» Data extract
++++++++

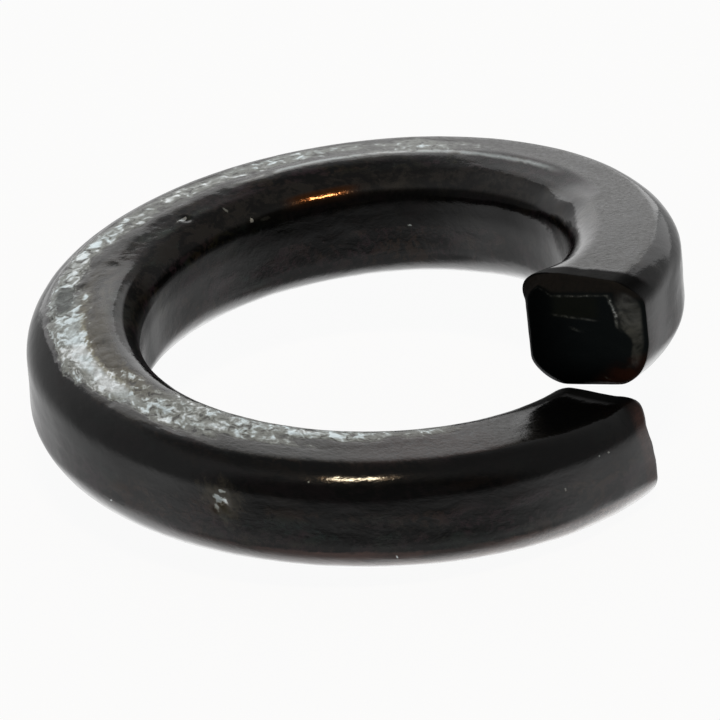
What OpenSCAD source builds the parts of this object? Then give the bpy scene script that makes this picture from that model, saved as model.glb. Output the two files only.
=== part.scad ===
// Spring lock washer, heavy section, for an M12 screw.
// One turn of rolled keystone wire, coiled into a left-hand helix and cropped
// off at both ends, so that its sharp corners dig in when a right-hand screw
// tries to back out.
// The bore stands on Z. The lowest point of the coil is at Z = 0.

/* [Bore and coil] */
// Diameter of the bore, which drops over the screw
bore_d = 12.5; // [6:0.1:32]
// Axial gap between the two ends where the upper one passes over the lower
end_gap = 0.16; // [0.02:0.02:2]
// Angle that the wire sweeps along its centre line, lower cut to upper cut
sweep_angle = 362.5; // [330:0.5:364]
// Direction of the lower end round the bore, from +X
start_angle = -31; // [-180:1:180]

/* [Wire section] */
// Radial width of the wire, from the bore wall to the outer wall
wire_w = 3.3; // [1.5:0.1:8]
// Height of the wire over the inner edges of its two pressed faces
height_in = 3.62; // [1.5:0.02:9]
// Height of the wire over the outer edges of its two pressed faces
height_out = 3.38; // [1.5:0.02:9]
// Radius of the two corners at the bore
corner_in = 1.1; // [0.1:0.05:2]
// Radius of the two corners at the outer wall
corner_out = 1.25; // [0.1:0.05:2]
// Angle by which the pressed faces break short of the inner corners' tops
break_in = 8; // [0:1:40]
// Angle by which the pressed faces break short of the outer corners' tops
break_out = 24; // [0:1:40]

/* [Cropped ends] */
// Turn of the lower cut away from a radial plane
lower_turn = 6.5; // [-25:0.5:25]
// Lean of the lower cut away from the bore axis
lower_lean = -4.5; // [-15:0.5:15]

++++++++

» Stated goal
Exactly reproduce the material above.

» Solved problem
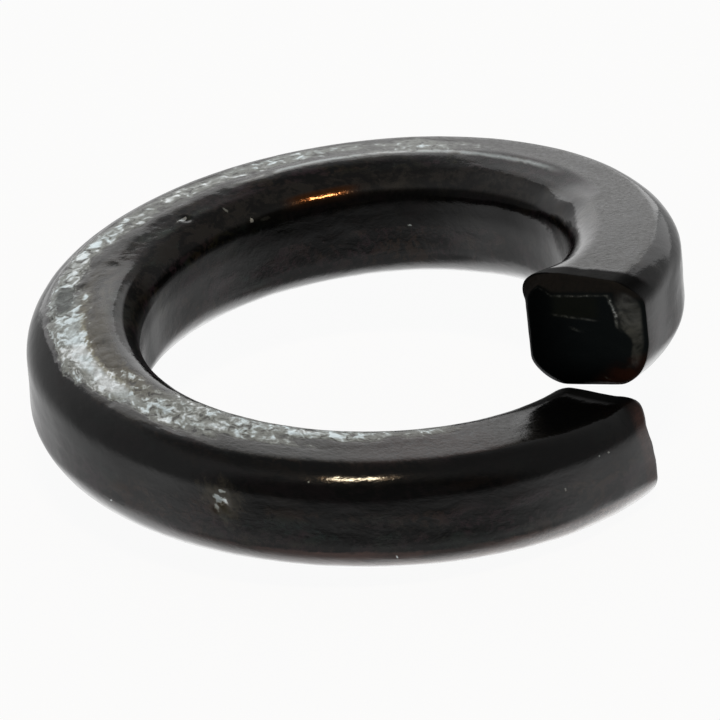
What OpenSCAD source builds the parts of this object? Then give the bpy scene script that makes this picture from that model, saved as model.glb. Output the two files only.
=== part.scad ===
// Spring lock washer, heavy section, for an M12 screw.
// One turn of rolled keystone wire, coiled into a left-hand helix and cropped
// off at both ends, so that its sharp corners dig in when a right-hand screw
// tries to back out.
// The bore stands on Z. The lowest point of the coil is at Z = 0.

/* [Bore and coil] */
// Diameter of the bore, which drops over the screw
bore_d = 12.5; // [6:0.1:32]
// Axial gap between the two ends where the upper one passes over the lower
end_gap = 0.16; // [0.02:0.02:2]
// Angle that the wire sweeps along its centre line, lower cut to upper cut
sweep_angle = 362.5; // [330:0.5:364]
// Direction of the lower end round the bore, from +X
start_angle = -31; // [-180:1:180]

/* [Wire section] */
// Radial width of the wire, from the bore wall to the outer wall
wire_w = 3.3; // [1.5:0.1:8]
// Height of the wire over the inner edges of its two pressed faces
height_in = 3.62; // [1.5:0.02:9]
// Height of the wire over the outer edges of its two pressed faces
height_out = 3.38; // [1.5:0.02:9]
// Radius of the two corners at the bore
corner_in = 1.1; // [0.1:0.05:2]
// Radius of the two corners at the outer wall
corner_out = 1.25; // [0.1:0.05:2]
// Angle by which the pressed faces break short of the inner corners' tops
break_in = 8; // [0:1:40]
// Angle by which the pressed faces break short of the outer corners' tops
break_out = 24; // [0:1:40]

/* [Cropped ends] */
// Turn of the lower cut away from a radial plane
lower_turn = 6.5; // [-25:0.5:25]
// Lean of the lower cut away from the bore axis
lower_lean = -4.5; // [-15:0.5:15]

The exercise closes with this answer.